WRITTEN EXERCISE:
Each line of the material must be returned exactly.
-- EXERCISE INPUT start --
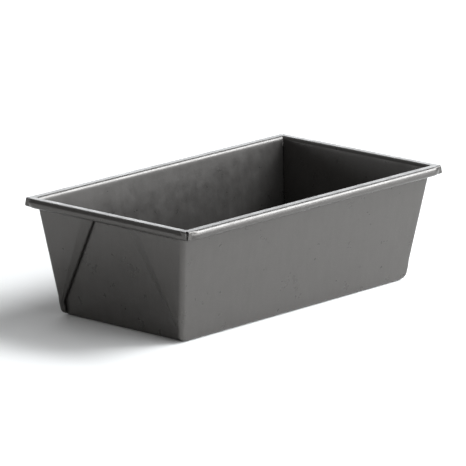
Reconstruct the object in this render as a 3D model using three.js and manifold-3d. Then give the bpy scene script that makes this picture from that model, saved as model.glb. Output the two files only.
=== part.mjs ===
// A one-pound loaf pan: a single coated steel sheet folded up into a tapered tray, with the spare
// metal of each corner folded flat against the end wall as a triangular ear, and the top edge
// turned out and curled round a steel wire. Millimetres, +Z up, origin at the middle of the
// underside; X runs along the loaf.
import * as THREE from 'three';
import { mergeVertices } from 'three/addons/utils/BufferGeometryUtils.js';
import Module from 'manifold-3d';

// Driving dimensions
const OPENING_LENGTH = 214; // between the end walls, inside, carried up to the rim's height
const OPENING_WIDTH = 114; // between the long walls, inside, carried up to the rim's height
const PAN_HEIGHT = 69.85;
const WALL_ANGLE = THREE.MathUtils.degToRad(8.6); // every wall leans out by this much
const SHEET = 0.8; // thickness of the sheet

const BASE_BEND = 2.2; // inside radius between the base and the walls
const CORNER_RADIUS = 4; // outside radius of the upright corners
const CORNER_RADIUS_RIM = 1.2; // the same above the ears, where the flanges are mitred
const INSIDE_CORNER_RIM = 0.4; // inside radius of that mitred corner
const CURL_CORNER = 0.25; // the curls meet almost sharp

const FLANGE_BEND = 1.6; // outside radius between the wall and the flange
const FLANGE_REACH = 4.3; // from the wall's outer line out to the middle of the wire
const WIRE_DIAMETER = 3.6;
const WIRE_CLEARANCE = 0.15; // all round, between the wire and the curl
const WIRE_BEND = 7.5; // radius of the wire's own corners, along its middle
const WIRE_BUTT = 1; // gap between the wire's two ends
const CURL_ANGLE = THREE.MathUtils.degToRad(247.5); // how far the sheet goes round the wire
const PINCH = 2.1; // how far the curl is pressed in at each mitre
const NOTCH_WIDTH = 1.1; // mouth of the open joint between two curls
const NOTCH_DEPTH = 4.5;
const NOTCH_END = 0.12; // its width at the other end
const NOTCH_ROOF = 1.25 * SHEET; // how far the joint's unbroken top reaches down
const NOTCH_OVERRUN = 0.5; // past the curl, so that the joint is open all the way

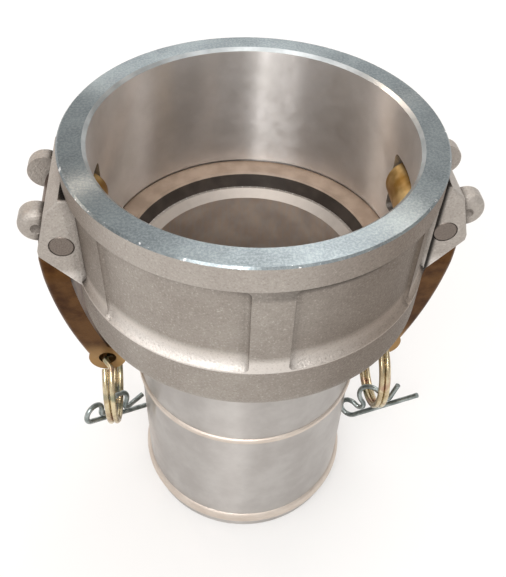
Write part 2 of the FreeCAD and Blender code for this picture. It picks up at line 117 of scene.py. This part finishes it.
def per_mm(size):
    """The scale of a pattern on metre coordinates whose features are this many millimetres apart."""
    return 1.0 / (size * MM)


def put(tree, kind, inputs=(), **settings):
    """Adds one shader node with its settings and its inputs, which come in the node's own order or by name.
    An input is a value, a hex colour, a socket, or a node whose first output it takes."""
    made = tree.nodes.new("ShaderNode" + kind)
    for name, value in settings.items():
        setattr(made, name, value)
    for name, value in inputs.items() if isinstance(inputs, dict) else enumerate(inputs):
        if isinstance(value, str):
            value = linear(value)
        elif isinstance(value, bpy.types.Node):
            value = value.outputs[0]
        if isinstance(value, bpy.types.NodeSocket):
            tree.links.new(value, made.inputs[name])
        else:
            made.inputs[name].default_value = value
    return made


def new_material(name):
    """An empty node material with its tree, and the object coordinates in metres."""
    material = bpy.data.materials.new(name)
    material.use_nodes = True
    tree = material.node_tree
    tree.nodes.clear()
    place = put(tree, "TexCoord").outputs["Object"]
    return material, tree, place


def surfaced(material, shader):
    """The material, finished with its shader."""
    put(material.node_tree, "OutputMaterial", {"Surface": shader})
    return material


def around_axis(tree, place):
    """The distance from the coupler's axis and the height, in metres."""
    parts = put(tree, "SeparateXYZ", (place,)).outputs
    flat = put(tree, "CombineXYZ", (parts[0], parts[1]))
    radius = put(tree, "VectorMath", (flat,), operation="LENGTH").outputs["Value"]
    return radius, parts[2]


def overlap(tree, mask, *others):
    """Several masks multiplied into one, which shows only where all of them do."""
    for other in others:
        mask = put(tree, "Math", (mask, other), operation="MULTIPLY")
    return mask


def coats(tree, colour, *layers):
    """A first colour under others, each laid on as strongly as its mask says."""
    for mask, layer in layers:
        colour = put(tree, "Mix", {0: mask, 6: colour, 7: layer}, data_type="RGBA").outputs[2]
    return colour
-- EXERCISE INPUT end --
RESULT OF THE TASK:
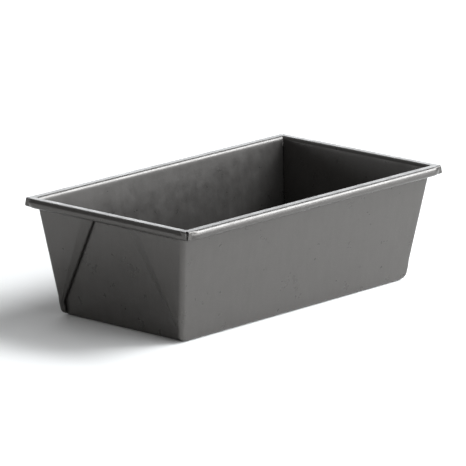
Reconstruct the object in this render as a 3D model using three.js and manifold-3d. Then give the bpy scene script that makes this picture from that model, saved as model.glb. Output the two files only.
=== part.mjs ===
// A one-pound loaf pan: a single coated steel sheet folded up into a tapered tray, with the spare
// metal of each corner folded flat against the end wall as a triangular ear, and the top edge
// turned out and curled round a steel wire. Millimetres, +Z up, origin at the middle of the
// underside; X runs along the loaf.
import * as THREE from 'three';
import { mergeVertices } from 'three/addons/utils/BufferGeometryUtils.js';
import Module from 'manifold-3d';

// Driving dimensions
const OPENING_LENGTH = 214; // between the end walls, inside, carried up to the rim's height
const OPENING_WIDTH = 114; // between the long walls, inside, carried up to the rim's height
const PAN_HEIGHT = 69.85;
const WALL_ANGLE = THREE.MathUtils.degToRad(8.6); // every wall leans out by this much
const SHEET = 0.8; // thickness of the sheet

const BASE_BEND = 2.2; // inside radius between the base and the walls
const CORNER_RADIUS = 4; // outside radius of the upright corners
const CORNER_RADIUS_RIM = 1.2; // the same above the ears, where the flanges are mitred
const INSIDE_CORNER_RIM = 0.4; // inside radius of that mitred corner
const CURL_CORNER = 0.25; // the curls meet almost sharp

const FLANGE_BEND = 1.6; // outside radius between the wall and the flange
const FLANGE_REACH = 4.3; // from the wall's outer line out to the middle of the wire
const WIRE_DIAMETER = 3.6;
const WIRE_CLEARANCE = 0.15; // all round, between the wire and the curl
const WIRE_BEND = 7.5; // radius of the wire's own corners, along its middle
const WIRE_BUTT = 1; // gap between the wire's two ends
const CURL_ANGLE = THREE.MathUtils.degToRad(247.5); // how far the sheet goes round the wire
const PINCH = 2.1; // how far the curl is pressed in at each mitre
const NOTCH_WIDTH = 1.1; // mouth of the open joint between two curls
const NOTCH_DEPTH = 4.5;
const NOTCH_END = 0.12; // its width at the other end
const NOTCH_ROOF = 1.25 * SHEET; // how far the joint's unbroken top reaches down
const NOTCH_OVERRUN = 0.5; // past the curl, so that the joint is open all the way

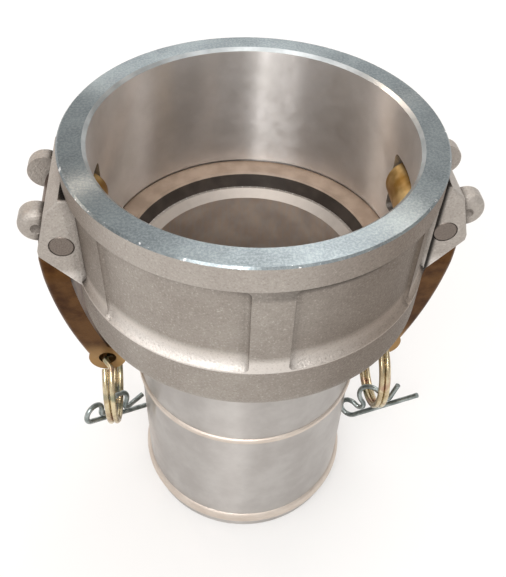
Write part 2 of the FreeCAD and Blender code for this picture. It picks up at line 117 of scene.py. This part finishes it.
def per_mm(size):
    """The scale of a pattern on metre coordinates whose features are this many millimetres apart."""
    return 1.0 / (size * MM)


def put(tree, kind, inputs=(), **settings):
    """Adds one shader node with its settings and its inputs, which come in the node's own order or by name.
    An input is a value, a hex colour, a socket, or a node whose first output it takes."""
    made = tree.nodes.new("ShaderNode" + kind)
    for name, value in settings.items():
        setattr(made, name, value)
    for name, value in inputs.items() if isinstance(inputs, dict) else enumerate(inputs):
        if isinstance(value, str):
            value = linear(value)
        elif isinstance(value, bpy.types.Node):
            value = value.outputs[0]
        if isinstance(value, bpy.types.NodeSocket):
            tree.links.new(value, made.inputs[name])
        else:
            made.inputs[name].default_value = value
    return made


def new_material(name):
    """An empty node material with its tree, and the object coordinates in metres."""
    material = bpy.data.materials.new(name)
    material.use_nodes = True
    tree = material.node_tree
    tree.nodes.clear()
    place = put(tree, "TexCoord").outputs["Object"]
    return material, tree, place


def surfaced(material, shader):
    """The material, finished with its shader."""
    put(material.node_tree, "OutputMaterial", {"Surface": shader})
    return material


def around_axis(tree, place):
    """The distance from the coupler's axis and the height, in metres."""
    parts = put(tree, "SeparateXYZ", (place,)).outputs
    flat = put(tree, "CombineXYZ", (parts[0], parts[1]))
    radius = put(tree, "VectorMath", (flat,), operation="LENGTH").outputs["Value"]
    return radius, parts[2]


def overlap(tree, mask, *others):
    """Several masks multiplied into one, which shows only where all of them do."""
    for other in others:
        mask = put(tree, "Math", (mask, other), operation="MULTIPLY")
    return mask


def coats(tree, colour, *layers):
    """A first colour under others, each laid on as strongly as its mask says."""
    for mask, layer in layers:
        colour = put(tree, "Mix", {0: mask, 6: colour, 7: layer}, data_type="RGBA").outputs[2]
    return colour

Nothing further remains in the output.